Pull out each line of the data that includes the word "nodes".
/---
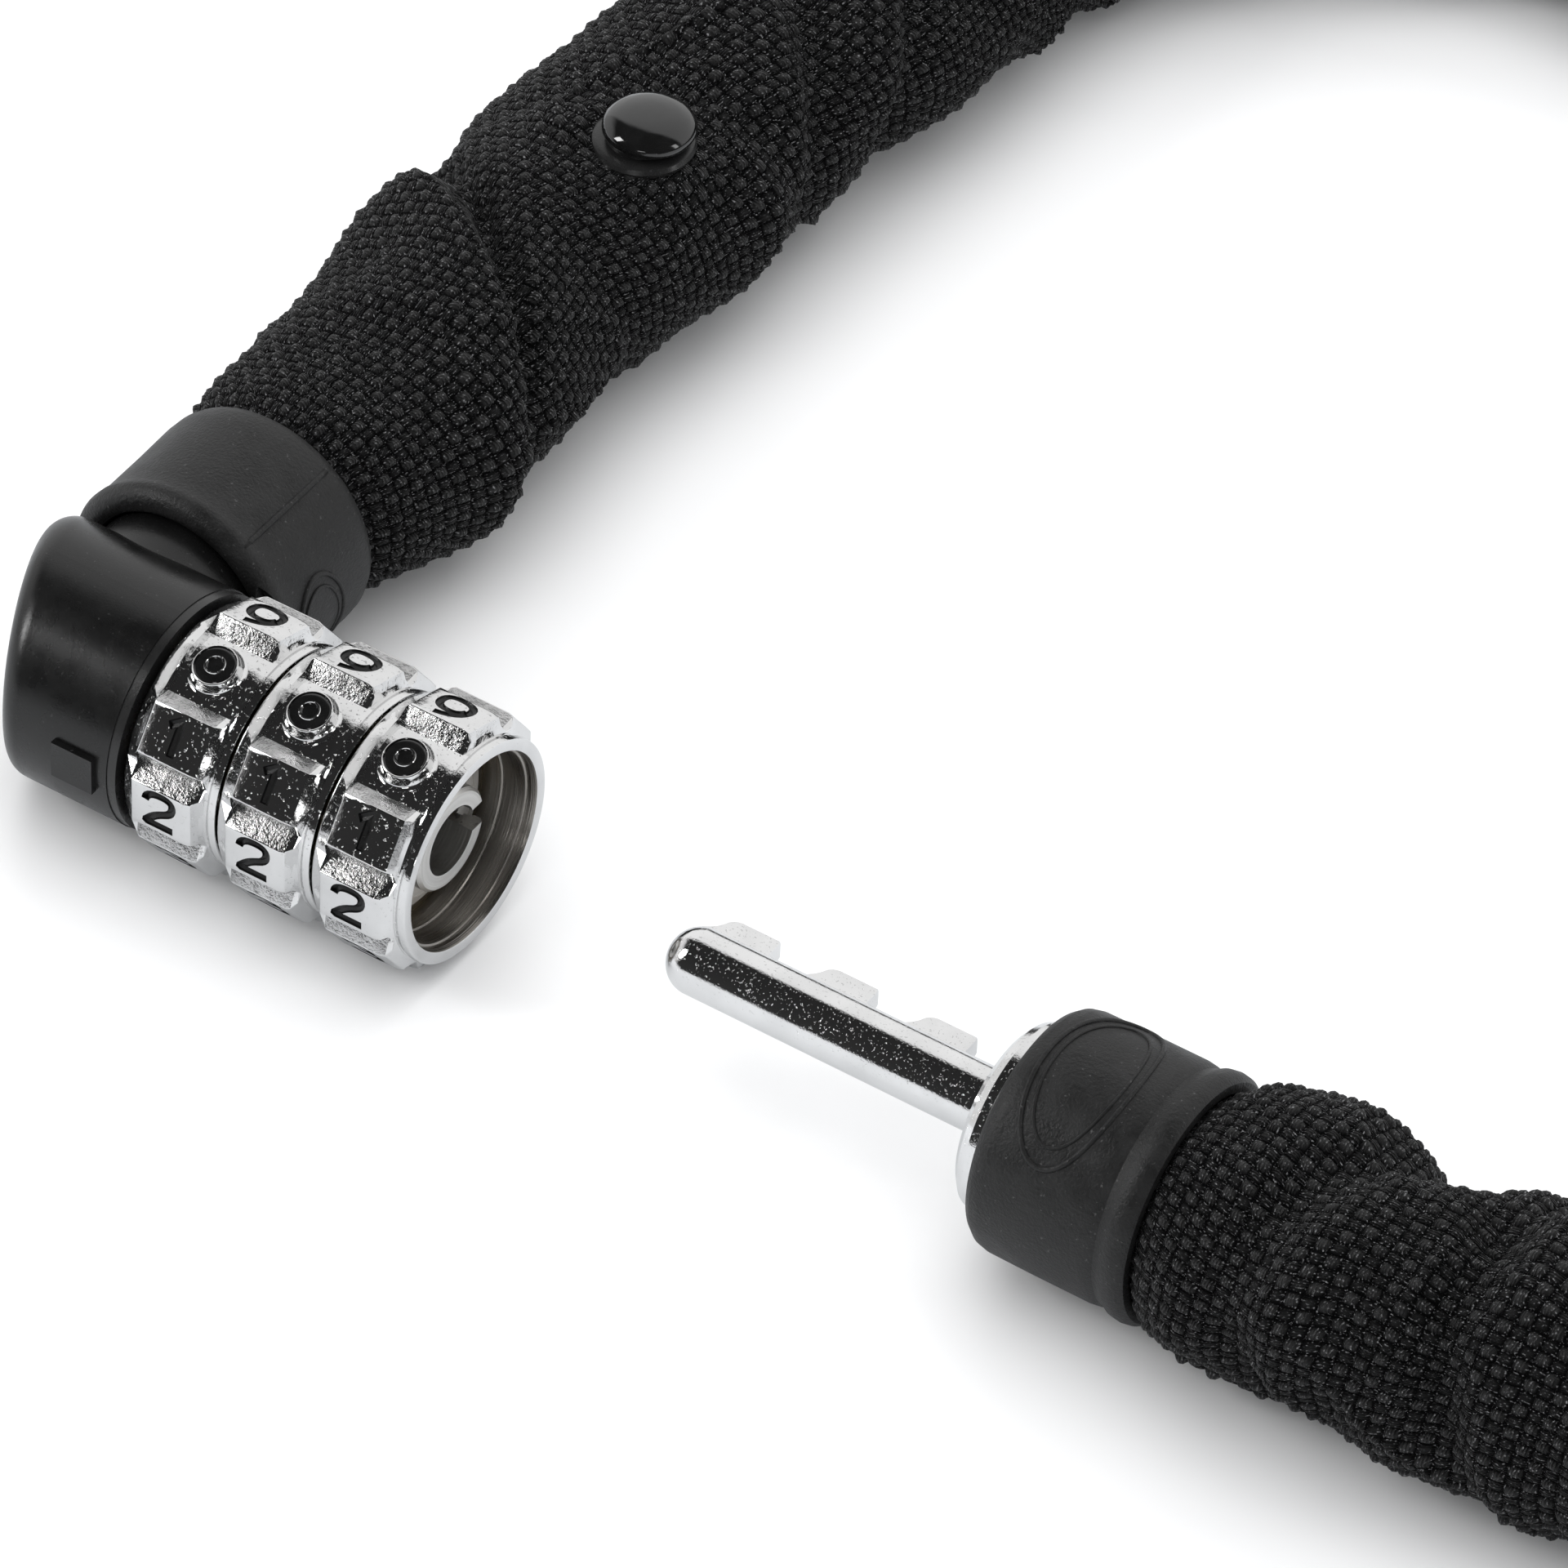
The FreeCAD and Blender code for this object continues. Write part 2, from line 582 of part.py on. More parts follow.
def build_head():
    """Everything that stays still: the head with its core, bushes, collar and first link."""
    save("housing", housing())
    save("index_marker", marker_block())
    save("rear_ring", ring(HOUSING_FRONT, STACK_END - 0.15, 11.1, 8.5))
    save("core_tube", core_tube())
    disc_backs = [DISC_FRONT - DISC_THICKNESS - DIAL_PITCH * step for step in (2, 1, 0)]
    disc_fronts = [DISC_FRONT - DIAL_PITCH * step for step in (2, 1)]
    bush_starts = [HOUSING_FRONT] + [front + END_GAP for front in disc_fronts]
    bush_ends = [back - END_GAP for back in disc_backs]
    for number, (start, end) in enumerate(zip(bush_starts, bush_ends), 1):
        bush = spacer(start, end)
        for x in ball_places():
            bush = bush.cut(radial_hole(x))
        save(f"spacer_{number}", bush)
    washer_start = DISC_FRONT + END_GAP
    washer = ring(washer_start, washer_start + 0.6, 7.6, CORE_RADIUS + 0.02)
    save("retaining_washer", washer.cut(keyway(washer_start - 1, washer_start + 2)))
    clip_front = DISC_FRONT + 2 * END_GAP + 1.2
    clip = ring(clip_front - 0.6, clip_front, 6.2, CORE_RADIUS - 0.28)
    clip_gap = block((clip_front - 2, clip_front + 2), (0, 8), (-3.4, 3.4))
    save("circlip", clip.cut(clip_gap))
    balls = [Part.makeSphere(BALL_RADIUS, Vector(x, 0, -BALL_CENTRE)) for x in ball_places()]
    save("detent_balls", Part.makeCompound(balls))
    save("detent_springs", Part.makeCompound([detent_spring(x) for x in ball_places()]))
    save("anchor_pin", rod(NECK_X - 8.2, NECK_X + 8.2, ANCHOR_RADIUS,
                           X_AXIS, Vector(0, ANCHOR_Y, 0)))
    save("head_collar", head_collar())


def build_dials():
    """The number rings and their code discs, set to the number that opens the lock."""
    ring_shape = dial()
    disc_shape = code_disc()
    for number in range(1, DIAL_COUNT + 1):
        offset = X_AXIS * (-DIAL_PITCH * (DIAL_COUNT - number))
        for name, shape in (("dial", ring_shape), ("code_disc", disc_shape)):
            copy = shape.copy()
            copy.translate(offset)
            save(f"{name}_{number}", copy)


def build_bolt():
    """The bolt and what rides on it."""
    save("bolt_pin", bolt_pin())
    save("bolt_flange", bolt_flange())
    save("bolt_clevis", bolt_clevis())
    save("bolt_cross_pin", rod(-7.2, 7.2, ANCHOR_RADIUS, Y_AXIS, Vector(CROSS_PIN_X, 0, 0)))
    save("bolt_collar", bolt_collar())


def build_chain(route):
    """The links, from the one on the head's anchor pin to the one on the bolt's cross pin."""
    start = Vector(NECK_X, CHAIN_START_Y, 0)
    end = Vector(CHAIN_END_X, 0, 0)
    save("link_01", link(start - Y_AXIS * EDGE_STEP, start, True))
    points = [route.point(run) for run in hinge_runs(route)]
    for index, (near, far) in enumerate(zip(points, points[1:])):
        save(f"link_{index + 2:02d}", link(near, far, index % 2 == 1))
    save(f"link_{len(points) + 1:02d}", link(end - X_AXIS * EDGE_STEP, end, True))
    for index in range(0, len(points), LINKS_PER_BODY):
        print(f"hinge {index // LINKS_PER_BODY}: {points[index].x:.3f}, {points[index].y:.3f}")


def build_sleeve(route):
    """The woven sleeve, in one stretch for the head and one for each body of the chain."""
    runs = hinge_runs(route)[::LINKS_PER_BODY]
    half_gap = SLEEVE_GAP / 2
    root_start = Vector(NECK_X, HEAD_COLLAR_END + 0.3, 0)
    root_centre = Vector(NECK_X, 0, 0)
    root = sleeve_stretch(route, root_start.y - CHAIN_START_Y, -half_gap)
    root = root.fuse([
        end_plate(root_start, Y_AXIS),
        ring(SPIGOT_START + 0.1, root_start.y + 0.5, SLEEVE_END_RADIUS, SLEEVE_END_BORE,
             Y_AXIS, root_centre),
    ])
    save("sleeve_root", root)
    for number, (low, high) in enumerate(zip(runs, runs[1:]), 1):
        if number < CHAIN_BODIES:
            stretch = sleeve_stretch(route, low + half_gap, high - half_gap)
        else:
            # The last stretch runs past the last hinge point and into the bolt's collar.
            plate_x = BOLT_COLLAR_END + 1.0
            past = CHAIN_END_X - plate_x
            stretch = sleeve_stretch(route, low + half_gap, high + past)
            stretch = stretch.fuse([
                end_plate(Vector(plate_x, 0, 0), X_AXIS),
                ring(CROSS_PIN_X - 4.5, plate_x + 0.5, SLEEVE_END_RADIUS, SLEEVE_END_BORE),
            ])
        save(f"sleeve_{number}", stretch)


def build_stud():
    """The press stud through the top of the sleeve."""
    centre = Vector(STUD_X, STUD_Y, 0)
    top = SLEEVE_HALF_HEIGHT
    save("stud_cap", turned([
        (top + 0.1, 0),
        (top + 0.1, STUD_RADIUS),
        (top + 0.7, STUD_RADIUS),
        (top + 1.3, STUD_RADIUS - 0.7),
        (top + 1.8, STUD_RADIUS - 2.0),
        (top + 2.0, 0),
    ], Z_AXIS, centre))
    low = top - STUD_GRIP
    save("stud_post", rod(low, top + 0.1, STUD_POST_RADIUS, Z_AXIS, centre))
    save("stud_back", ring(low, low + 0.5, STUD_BACK_RADIUS, STUD_POST_RADIUS, Z_AXIS, centre))


os.makedirs("parts", exist_ok=True)
chain_route = fitted_route()
build_head()
build_dials()
build_bolt()
build_chain(chain_route)
build_sleeve(chain_route)
build_stud()
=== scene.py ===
# %% [markdown]
# # A chain lock with three number dials
# The lock is open: a head with three chrome number rings, a chain hidden in a woven
# sleeve, and a toothed bolt on the chain's free end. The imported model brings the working
# parts, with true sizes and joints. This lesson puts finishes on the parts whose shape is
# already right, and models again those that need more detail: the number rings, the
# rubber collars, the press stud and above all the woven sleeve.

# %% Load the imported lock
import json
import math

import bmesh
import bpy
import numpy as np
from mathutils import Matrix, Vector


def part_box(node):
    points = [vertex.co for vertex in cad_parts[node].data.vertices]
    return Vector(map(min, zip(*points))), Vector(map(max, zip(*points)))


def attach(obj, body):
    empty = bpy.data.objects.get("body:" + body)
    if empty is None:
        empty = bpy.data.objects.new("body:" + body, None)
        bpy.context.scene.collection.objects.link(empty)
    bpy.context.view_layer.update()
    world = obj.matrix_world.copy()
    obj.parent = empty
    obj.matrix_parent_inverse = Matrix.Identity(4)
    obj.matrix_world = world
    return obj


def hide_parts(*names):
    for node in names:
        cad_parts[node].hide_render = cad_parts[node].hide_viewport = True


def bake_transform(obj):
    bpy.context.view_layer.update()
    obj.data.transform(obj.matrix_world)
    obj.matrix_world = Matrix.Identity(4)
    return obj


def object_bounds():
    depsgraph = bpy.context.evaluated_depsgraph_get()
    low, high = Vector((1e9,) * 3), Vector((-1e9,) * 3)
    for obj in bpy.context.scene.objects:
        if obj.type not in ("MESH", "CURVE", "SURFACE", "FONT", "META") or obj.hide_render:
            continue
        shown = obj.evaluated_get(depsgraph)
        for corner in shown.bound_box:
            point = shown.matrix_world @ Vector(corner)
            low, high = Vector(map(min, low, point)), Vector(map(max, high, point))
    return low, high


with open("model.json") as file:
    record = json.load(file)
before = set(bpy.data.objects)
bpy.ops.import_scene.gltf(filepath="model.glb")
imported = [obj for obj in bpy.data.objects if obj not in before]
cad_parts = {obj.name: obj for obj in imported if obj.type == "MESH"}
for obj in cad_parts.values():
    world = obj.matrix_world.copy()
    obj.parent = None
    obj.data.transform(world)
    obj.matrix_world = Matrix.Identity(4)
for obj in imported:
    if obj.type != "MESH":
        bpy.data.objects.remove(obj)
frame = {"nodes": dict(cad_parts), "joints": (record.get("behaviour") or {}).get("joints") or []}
cad_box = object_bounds()
nodes = frame["nodes"]
hinges = {joint["name"]: joint for joint in frame["joints"]}
MM = 0.001
print("nodes:", len(nodes), "joints:", len(hinges))

# %% [markdown]
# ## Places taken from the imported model
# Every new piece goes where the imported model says. A node's lowest and highest corners
# give the places that the rest is measured from, here in millimetres.

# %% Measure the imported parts
def corners(name):
    """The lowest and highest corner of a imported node, in millimetres."""
    low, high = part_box(name)
    return low / MM, high / MM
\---
### WRITTEN RESPONSE
frame = {"nodes": dict(cad_parts), "joints": (record.get("behaviour") or {}).get("joints") or []}
nodes = frame["nodes"]
print("nodes:", len(nodes), "joints:", len(hinges))